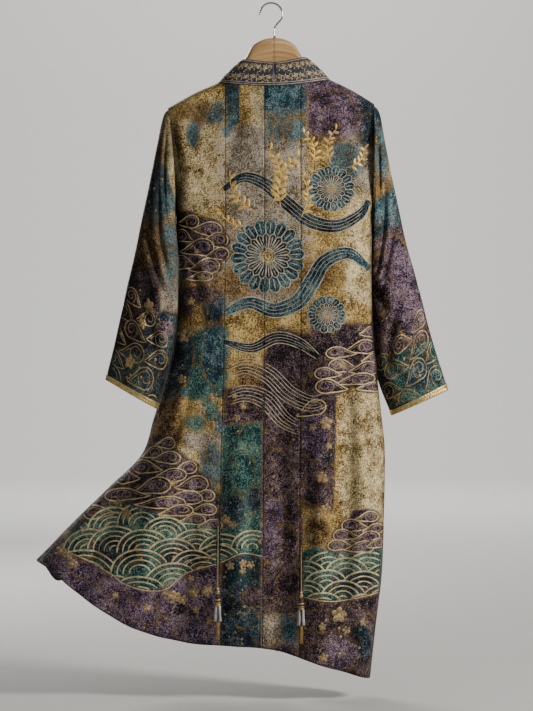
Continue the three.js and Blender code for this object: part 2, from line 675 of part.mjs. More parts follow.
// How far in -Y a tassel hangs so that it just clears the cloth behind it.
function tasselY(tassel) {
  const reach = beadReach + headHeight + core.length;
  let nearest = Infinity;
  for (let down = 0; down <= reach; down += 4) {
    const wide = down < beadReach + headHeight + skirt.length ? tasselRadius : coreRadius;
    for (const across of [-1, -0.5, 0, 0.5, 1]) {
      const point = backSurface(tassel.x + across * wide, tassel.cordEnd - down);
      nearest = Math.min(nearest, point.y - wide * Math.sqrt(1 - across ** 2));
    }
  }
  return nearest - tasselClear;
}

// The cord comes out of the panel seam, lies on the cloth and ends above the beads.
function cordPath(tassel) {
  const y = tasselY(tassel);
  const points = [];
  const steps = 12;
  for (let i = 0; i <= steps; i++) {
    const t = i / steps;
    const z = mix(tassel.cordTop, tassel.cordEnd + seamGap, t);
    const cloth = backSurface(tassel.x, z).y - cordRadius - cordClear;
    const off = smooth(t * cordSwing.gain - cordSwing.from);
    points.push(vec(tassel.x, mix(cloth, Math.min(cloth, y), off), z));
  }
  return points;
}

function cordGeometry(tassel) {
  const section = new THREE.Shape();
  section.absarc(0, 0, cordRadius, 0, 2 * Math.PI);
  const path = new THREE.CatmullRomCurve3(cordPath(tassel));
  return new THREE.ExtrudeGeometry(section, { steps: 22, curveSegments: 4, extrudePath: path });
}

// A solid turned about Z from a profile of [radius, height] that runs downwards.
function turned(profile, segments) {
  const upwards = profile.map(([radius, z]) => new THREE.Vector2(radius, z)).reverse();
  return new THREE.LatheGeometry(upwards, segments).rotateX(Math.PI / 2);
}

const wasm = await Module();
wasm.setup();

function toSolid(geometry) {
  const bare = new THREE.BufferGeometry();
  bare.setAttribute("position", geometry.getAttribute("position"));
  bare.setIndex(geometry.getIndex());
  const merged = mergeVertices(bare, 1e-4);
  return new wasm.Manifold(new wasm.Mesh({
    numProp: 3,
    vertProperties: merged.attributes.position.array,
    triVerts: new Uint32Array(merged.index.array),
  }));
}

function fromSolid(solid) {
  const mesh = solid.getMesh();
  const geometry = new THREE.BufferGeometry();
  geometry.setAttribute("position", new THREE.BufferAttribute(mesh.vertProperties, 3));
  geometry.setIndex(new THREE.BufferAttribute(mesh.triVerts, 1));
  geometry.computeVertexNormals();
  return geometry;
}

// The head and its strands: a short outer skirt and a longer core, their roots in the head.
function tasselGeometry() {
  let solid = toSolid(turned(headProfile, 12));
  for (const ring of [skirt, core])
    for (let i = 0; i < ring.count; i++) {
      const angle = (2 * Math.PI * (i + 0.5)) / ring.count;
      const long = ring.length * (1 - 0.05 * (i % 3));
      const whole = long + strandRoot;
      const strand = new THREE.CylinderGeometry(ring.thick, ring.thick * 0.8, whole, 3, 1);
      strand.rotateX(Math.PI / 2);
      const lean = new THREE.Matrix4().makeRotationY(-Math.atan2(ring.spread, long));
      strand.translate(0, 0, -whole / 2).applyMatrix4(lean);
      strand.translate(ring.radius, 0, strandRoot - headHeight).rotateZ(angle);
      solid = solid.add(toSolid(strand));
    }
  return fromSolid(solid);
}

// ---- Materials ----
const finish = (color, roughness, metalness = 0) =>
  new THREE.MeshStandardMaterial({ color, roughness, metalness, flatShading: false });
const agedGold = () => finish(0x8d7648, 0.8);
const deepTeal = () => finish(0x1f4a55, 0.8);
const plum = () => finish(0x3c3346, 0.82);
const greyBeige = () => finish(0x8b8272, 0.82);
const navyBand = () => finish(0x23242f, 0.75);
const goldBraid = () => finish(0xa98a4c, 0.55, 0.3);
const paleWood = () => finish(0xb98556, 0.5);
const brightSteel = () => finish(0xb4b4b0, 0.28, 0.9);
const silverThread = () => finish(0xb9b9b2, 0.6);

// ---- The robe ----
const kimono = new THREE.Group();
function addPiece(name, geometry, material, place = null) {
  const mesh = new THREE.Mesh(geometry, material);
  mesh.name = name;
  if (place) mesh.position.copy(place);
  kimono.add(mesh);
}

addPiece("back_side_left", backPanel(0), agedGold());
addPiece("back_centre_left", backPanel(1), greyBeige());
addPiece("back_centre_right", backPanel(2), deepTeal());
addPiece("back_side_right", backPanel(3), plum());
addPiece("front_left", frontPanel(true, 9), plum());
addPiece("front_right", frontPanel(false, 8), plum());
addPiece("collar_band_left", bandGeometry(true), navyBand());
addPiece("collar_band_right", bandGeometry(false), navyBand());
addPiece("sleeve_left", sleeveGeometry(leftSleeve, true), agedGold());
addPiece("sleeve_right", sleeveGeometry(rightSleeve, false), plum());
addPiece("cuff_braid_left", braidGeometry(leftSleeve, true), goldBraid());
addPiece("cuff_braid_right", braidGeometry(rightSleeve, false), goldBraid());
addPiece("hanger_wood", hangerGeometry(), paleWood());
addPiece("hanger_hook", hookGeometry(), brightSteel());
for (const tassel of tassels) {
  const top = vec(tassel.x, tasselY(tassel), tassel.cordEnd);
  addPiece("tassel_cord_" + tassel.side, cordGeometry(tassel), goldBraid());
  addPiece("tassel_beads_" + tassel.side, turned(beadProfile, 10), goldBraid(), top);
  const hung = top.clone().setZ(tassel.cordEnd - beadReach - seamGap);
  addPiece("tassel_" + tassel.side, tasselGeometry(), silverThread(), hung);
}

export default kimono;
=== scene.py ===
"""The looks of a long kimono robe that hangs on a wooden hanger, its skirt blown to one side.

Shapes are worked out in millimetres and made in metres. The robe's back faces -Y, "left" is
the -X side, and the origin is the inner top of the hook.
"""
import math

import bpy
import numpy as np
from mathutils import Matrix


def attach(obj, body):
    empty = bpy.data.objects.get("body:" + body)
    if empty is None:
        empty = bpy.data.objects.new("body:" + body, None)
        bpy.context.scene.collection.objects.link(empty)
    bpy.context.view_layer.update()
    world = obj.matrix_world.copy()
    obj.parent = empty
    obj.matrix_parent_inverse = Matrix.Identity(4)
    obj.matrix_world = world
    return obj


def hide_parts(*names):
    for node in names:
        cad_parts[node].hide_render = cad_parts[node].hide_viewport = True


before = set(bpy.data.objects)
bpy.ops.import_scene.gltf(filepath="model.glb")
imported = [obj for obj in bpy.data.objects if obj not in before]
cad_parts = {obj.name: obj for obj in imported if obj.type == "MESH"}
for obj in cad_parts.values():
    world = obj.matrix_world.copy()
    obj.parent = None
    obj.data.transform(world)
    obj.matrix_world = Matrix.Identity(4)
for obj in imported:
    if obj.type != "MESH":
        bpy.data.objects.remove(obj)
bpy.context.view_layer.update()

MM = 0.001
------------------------
Reproduce the material above exactly; please quote every line of it.

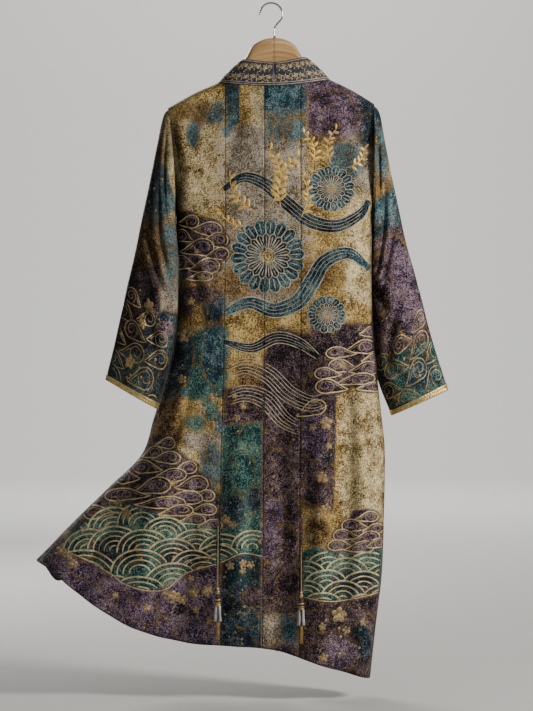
Continue the three.js and Blender code for this object: part 2, from line 675 of part.mjs. More parts follow.
// How far in -Y a tassel hangs so that it just clears the cloth behind it.
function tasselY(tassel) {
  const reach = beadReach + headHeight + core.length;
  let nearest = Infinity;
  for (let down = 0; down <= reach; down += 4) {
    const wide = down < beadReach + headHeight + skirt.length ? tasselRadius : coreRadius;
    for (const across of [-1, -0.5, 0, 0.5, 1]) {
      const point = backSurface(tassel.x + across * wide, tassel.cordEnd - down);
      nearest = Math.min(nearest, point.y - wide * Math.sqrt(1 - across ** 2));
    }
  }
  return nearest - tasselClear;
}

// The cord comes out of the panel seam, lies on the cloth and ends above the beads.
function cordPath(tassel) {
  const y = tasselY(tassel);
  const points = [];
  const steps = 12;
  for (let i = 0; i <= steps; i++) {
    const t = i / steps;
    const z = mix(tassel.cordTop, tassel.cordEnd + seamGap, t);
    const cloth = backSurface(tassel.x, z).y - cordRadius - cordClear;
    const off = smooth(t * cordSwing.gain - cordSwing.from);
    points.push(vec(tassel.x, mix(cloth, Math.min(cloth, y), off), z));
  }
  return points;
}

function cordGeometry(tassel) {
  const section = new THREE.Shape();
  section.absarc(0, 0, cordRadius, 0, 2 * Math.PI);
  const path = new THREE.CatmullRomCurve3(cordPath(tassel));
  return new THREE.ExtrudeGeometry(section, { steps: 22, curveSegments: 4, extrudePath: path });
}

// A solid turned about Z from a profile of [radius, height] that runs downwards.
function turned(profile, segments) {
  const upwards = profile.map(([radius, z]) => new THREE.Vector2(radius, z)).reverse();
  return new THREE.LatheGeometry(upwards, segments).rotateX(Math.PI / 2);
}

const wasm = await Module();
wasm.setup();

function toSolid(geometry) {
  const bare = new THREE.BufferGeometry();
  bare.setAttribute("position", geometry.getAttribute("position"));
  bare.setIndex(geometry.getIndex());
  const merged = mergeVertices(bare, 1e-4);
  return new wasm.Manifold(new wasm.Mesh({
    numProp: 3,
    vertProperties: merged.attributes.position.array,
    triVerts: new Uint32Array(merged.index.array),
  }));
}

function fromSolid(solid) {
  const mesh = solid.getMesh();
  const geometry = new THREE.BufferGeometry();
  geometry.setAttribute("position", new THREE.BufferAttribute(mesh.vertProperties, 3));
  geometry.setIndex(new THREE.BufferAttribute(mesh.triVerts, 1));
  geometry.computeVertexNormals();
  return geometry;
}

// The head and its strands: a short outer skirt and a longer core, their roots in the head.
function tasselGeometry() {
  let solid = toSolid(turned(headProfile, 12));
  for (const ring of [skirt, core])
    for (let i = 0; i < ring.count; i++) {
      const angle = (2 * Math.PI * (i + 0.5)) / ring.count;
      const long = ring.length * (1 - 0.05 * (i % 3));
      const whole = long + strandRoot;
      const strand = new THREE.CylinderGeometry(ring.thick, ring.thick * 0.8, whole, 3, 1);
      strand.rotateX(Math.PI / 2);
      const lean = new THREE.Matrix4().makeRotationY(-Math.atan2(ring.spread, long));
      strand.translate(0, 0, -whole / 2).applyMatrix4(lean);
      strand.translate(ring.radius, 0, strandRoot - headHeight).rotateZ(angle);
      solid = solid.add(toSolid(strand));
    }
  return fromSolid(solid);
}

// ---- Materials ----
const finish = (color, roughness, metalness = 0) =>
  new THREE.MeshStandardMaterial({ color, roughness, metalness, flatShading: false });
const agedGold = () => finish(0x8d7648, 0.8);
const deepTeal = () => finish(0x1f4a55, 0.8);
const plum = () => finish(0x3c3346, 0.82);
const greyBeige = () => finish(0x8b8272, 0.82);
const navyBand = () => finish(0x23242f, 0.75);
const goldBraid = () => finish(0xa98a4c, 0.55, 0.3);
const paleWood = () => finish(0xb98556, 0.5);
const brightSteel = () => finish(0xb4b4b0, 0.28, 0.9);
const silverThread = () => finish(0xb9b9b2, 0.6);

// ---- The robe ----
const kimono = new THREE.Group();
function addPiece(name, geometry, material, place = null) {
  const mesh = new THREE.Mesh(geometry, material);
  mesh.name = name;
  if (place) mesh.position.copy(place);
  kimono.add(mesh);
}

addPiece("back_side_left", backPanel(0), agedGold());
addPiece("back_centre_left", backPanel(1), greyBeige());
addPiece("back_centre_right", backPanel(2), deepTeal());
addPiece("back_side_right", backPanel(3), plum());
addPiece("front_left", frontPanel(true, 9), plum());
addPiece("front_right", frontPanel(false, 8), plum());
addPiece("collar_band_left", bandGeometry(true), navyBand());
addPiece("collar_band_right", bandGeometry(false), navyBand());
addPiece("sleeve_left", sleeveGeometry(leftSleeve, true), agedGold());
addPiece("sleeve_right", sleeveGeometry(rightSleeve, false), plum());
addPiece("cuff_braid_left", braidGeometry(leftSleeve, true), goldBraid());
addPiece("cuff_braid_right", braidGeometry(rightSleeve, false), goldBraid());
addPiece("hanger_wood", hangerGeometry(), paleWood());
addPiece("hanger_hook", hookGeometry(), brightSteel());
for (const tassel of tassels) {
  const top = vec(tassel.x, tasselY(tassel), tassel.cordEnd);
  addPiece("tassel_cord_" + tassel.side, cordGeometry(tassel), goldBraid());
  addPiece("tassel_beads_" + tassel.side, turned(beadProfile, 10), goldBraid(), top);
  const hung = top.clone().setZ(tassel.cordEnd - beadReach - seamGap);
  addPiece("tassel_" + tassel.side, tasselGeometry(), silverThread(), hung);
}

export default kimono;
=== scene.py ===
"""The looks of a long kimono robe that hangs on a wooden hanger, its skirt blown to one side.

Shapes are worked out in millimetres and made in metres. The robe's back faces -Y, "left" is
the -X side, and the origin is the inner top of the hook.
"""
import math

import bpy
import numpy as np
from mathutils import Matrix


def attach(obj, body):
    empty = bpy.data.objects.get("body:" + body)
    if empty is None:
        empty = bpy.data.objects.new("body:" + body, None)
        bpy.context.scene.collection.objects.link(empty)
    bpy.context.view_layer.update()
    world = obj.matrix_world.copy()
    obj.parent = empty
    obj.matrix_parent_inverse = Matrix.Identity(4)
    obj.matrix_world = world
    return obj


def hide_parts(*names):
    for node in names:
        cad_parts[node].hide_render = cad_parts[node].hide_viewport = True


before = set(bpy.data.objects)
bpy.ops.import_scene.gltf(filepath="model.glb")
imported = [obj for obj in bpy.data.objects if obj not in before]
cad_parts = {obj.name: obj for obj in imported if obj.type == "MESH"}
for obj in cad_parts.values():
    world = obj.matrix_world.copy()
    obj.parent = None
    obj.data.transform(world)
    obj.matrix_world = Matrix.Identity(4)
for obj in imported:
    if obj.type != "MESH":
        bpy.data.objects.remove(obj)
bpy.context.view_layer.update()

MM = 0.001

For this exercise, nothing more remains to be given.